三重県「旧島ヶ原村」、木津川上流部の大瀬を見守る様・・・、巨岩に刻まれた地蔵磨崖仏。
国道163号線が京都府最東端の南山城村を越え、三重県最西端の旧島ヶ原村に入って直ぐ、木津川に掛かる橋を越した左手、笹薮を掻き分け木津川本流河岸に出ると、流れの中央辺りに岩を噛む大瀬が音を立て流れて居る。
飛び石伝いに中洲に渡り、石友さんの教え通り大瀬に向かった巨岩を覗き込むと小さな地蔵磨崖仏。
こんなところに、こんな磨崖仏が隠れて居たとは・・・・・・。
目の前は岩を噛む大瀬の激流・・・・、橋の無い頃、旅人や近在の人たちは危険を承知でこの瀬を石伝いに渡ったのだろうか??

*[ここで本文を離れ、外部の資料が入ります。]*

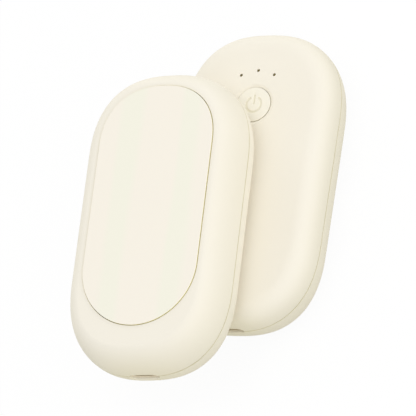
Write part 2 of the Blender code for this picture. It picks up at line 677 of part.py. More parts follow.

おっかなびっくり、磨崖の前にしがみつく猫柳の根元に片足を掛け真正面から・・・・
総高50~60Cm、舟形光背を深く彫沈めた中に像高40Cm足らずの合掌地蔵立像を厚く刻み出して居る。
地蔵の載る蓮華座は極端にデフォルメされ、近世以降の造立を窺わせる。
殆ど紹介されること無く、忘れ去られた様に・・・・、静かに大瀬に目をやり佇む地蔵さん。
僕はこの石仏を見るなり、これはこの瀬で亡骸となった人達を弔う石仏だろうと確信した。